NPR.org, December 31, 2008 · I enjoy doing a Top 10 films list, but ranking the films is something I try to avoid. This year, however, is different. While slots 2 to 10 will be listed alphabetically, I'm going to name a clear No. 1 film: Danny Boyle's exhilarating Slumdog Millionaire.

I'm departing from tradition and naming it No. 1 because watching this film was like seeing an old friend long presumed dead. Slumdog is an updated version of an old-fashioned Hollywood-style romantic melodrama. If you think this kind of thing is easy to do, you haven't been going to the movies lately.

As to the other nine slots, I have taken the liberty of doubling up films on occasion to make it easier to acknowledge deserving work.
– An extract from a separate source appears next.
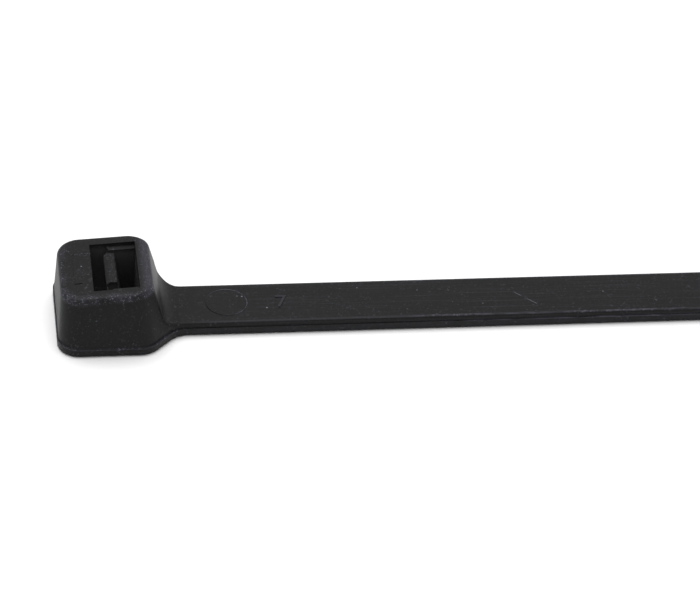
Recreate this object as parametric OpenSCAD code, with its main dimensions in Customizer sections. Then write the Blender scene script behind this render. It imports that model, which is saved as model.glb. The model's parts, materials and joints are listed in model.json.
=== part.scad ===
// Self-locking cable tie, moulded in one piece, millimetres.
// Origin: centre of the slot in the head, on the flat underside.
// +X runs along the strap to its tail, +Z is the way the tail leaves the head.

/* [Strap] */
// Overall length, from the head's outer end to the tip of the tail
tie_l = 200; // [120:1:380]
// Width over the two side rails
strap_w = 8; // [6.2:0.1:9.2]
// Thickness of the strap
strap_t = 1.8; // [1.5:0.05:2.2]
// Height of the mould's parting line above the underside
parting_z = 1.1; // [0.9:0.05:1.35]
// How far each side steps in above the parting line
parting_step = 0.12; // [0.05:0.01:0.3]
// Radius along the strap's upper edges
strap_edge_r = 0.3; // [0.1:0.05:0.4]

/* [Ratchet teeth] */
// Distance from one tooth to the next
tooth_pitch = 1.25; // [1:0.05:1.6]
// Height of a tooth
tooth_h = 0.6; // [0.45:0.05:0.75]
// How far the tips of the teeth stay inside the rails
tooth_inset = 0.1; // [0.05:0.01:0.15]
// Flat on the tip of a tooth
tooth_land = 0.22; // [0.1:0.02:0.35]
// Width of the smooth rail on each side of the teeth
rail_w = 0.95; // [0.5:0.05:1.2]
// Plain strap between the neck and the first tooth
plain_l = 13; // [8:0.5:20]

/* [Tail] */
// Length of the toothless tail
tail_l = 27; // [18:1:36]
// Width at the tip of the tail
tail_tip_w = 4.4; // [3:0.1:5]
// Thickness at the tip of the tail
tail_tip_t = 1.15; // [0.9:0.05:1.3]
// Radius of the tip's corners
tail_r = 1.5; // [0.8:0.1:1.9]
// Number of grip ridges across the tail
grips = 7; // [3:1:9]
// Distance between grip ridges
grip_pitch = 1.9; // [1.4:0.1:2.2]
// Height of a grip ridge
grip_h = 0.22; // [0.1:0.02:0.3]

/* [Head] */
// Height of the head over the middle of the slot
head_h = 8.15; // [7.2:0.05:10]
// Slope of the top face, which rises towards the strap
top_slope = 4.2; // [0:0.1:6]
// Wall at the outer end of the slot, at the top
outer_wall = 4; // [2.5:0.1:5]
// Wall between the slot and the strap side, at the top
strap_wall = 1.6; // [1.2:0.1:2.2]
// Wall on each side of the slot, at the top
side_wall = 1.6; // [1.3:0.1:2.4]
// Draft of the two sides
side_draft = 9.9; // [4:0.1:12]
// Draft of the outer end
end_draft = 2.6; // [1:0.1:6]
// Lean of the strap-side face
strap_face_lean = 15; // [8:0.5:20]
// Radius of the upright corners
corner_r = 2.7; // [1.5:0.1:3.2]
// Radius round the top face
top_edge_r = 0.55; // [0.2:0.05:0.8]
// Radius round the underside, of head, neck and strap alike
base_edge_r = 0.3; // [0.1:0.05:0.6]
// How far the foot below the parting line stands proud
foot_step = 0.12; // [0.05:0.01:0.25]

/* [Neck] */
// Where the shoulders meet the sides of the strap, from the slot's centre
neck_x = 7.5; // [6.8:0.1:9]
// Cut-back of the shoulders at the top face
shoulder_cut = 1.45; // [0.8:0.05:2]
// Radius in plan where a shoulder runs into the strap
shoulder_r = 3; // [1.5:0.1:4]
// Radius where the strap-side face runs into the strap
neck_r = 2.6; // [1:0.1:3.2]

/* [Slot and pawl] */
// Gap at each side of a strap in the slot
slot_side_gap = 0.69; // [0.4:0.01:1.2]
// How deep the pawl reaches into the teeth of a strap in the slot
pawl_bite = 0.24; // [0.1:0.02:0.4]
// Thickness of the pawl at its tip
pawl_t = 1.4; // [1.2:0.05:1.7]
// Space behind the pawl's tip, for it to spring back
spring_gap = 2.7; // [2:0.05:3.2]
// Lean of the pawl towards the strap side
pawl_lean = 9; // [5:0.5:10]
// Gap between the pawl and the rails on each side
pawl_side_gap = 0.1; // [0.05:0.01:0.2]
// Height of the pawl's teeth
pawl_tooth_h = 0.4; // [0.3:0.02:0.5]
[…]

Here goes:

A Christmas Tale and The Class. The year 2008 was an especially good one for French film. These two were standouts at Cannes, where The Class — which looks at a year in the life of a Parisian middle-school class — deservedly won the Palme d'Or. Christmas Tale provides a new twist on the familiar family-holiday theme. It's the kind of film Hollywood would make if it had the skill, or nerve.

Frost/Nixon. The most mature work Ron Howard has created, a sterling example of how to transform a prime stage property into something that works onscreen. Frank Langella's Tony-winning performance is certainly ready for its close-up.

Frozen River and Ballast. These Sundance winners demonstrate that independent film is alive and well and show the variety of approaches and styles that keep the movement vital.

Gomorrah and Happy-Go-Lucky. Joining these wildly different foreign films might qualify as an act of critical perversity, but their very diversity makes them not-so-strange bedfellows. The first is a bleak look at Italy's Mafia-esque Camorra; the other, the happiest film British director Mike Leigh has ever made.

Rachel Getting Married. A return to top storytelling form for director Jonathan Demme and a breakthrough for star Anne Hathaway. Together they bring the texture of edgy reality — both intensified and captured on the fly — to the proceedings.

Sundance documentaries. Four exceptional docs — Man on Wire, Roman Polanski: Wanted and Desired, Stranded and Trouble The Water — all appeared in the Park City festival that has become this country's top documentary showcase. What a group.

Tell No One. A space all its own for the little French thriller that could. This is a film no one wanted that went on to become 2008's top-grossing foreign-language film.

Wall-E. The latest wonder from Pixar is daring and traditional, groundbreaking and familiar, apocalyptic and sentimental. How often do you see that?

Waltz With Bashir. Provocative, hallucinatory, incendiary — this animated personal documentary about the Israeli invasion of Lebanon is unlike any Israeli film you've seen. Or any other film, for that matter.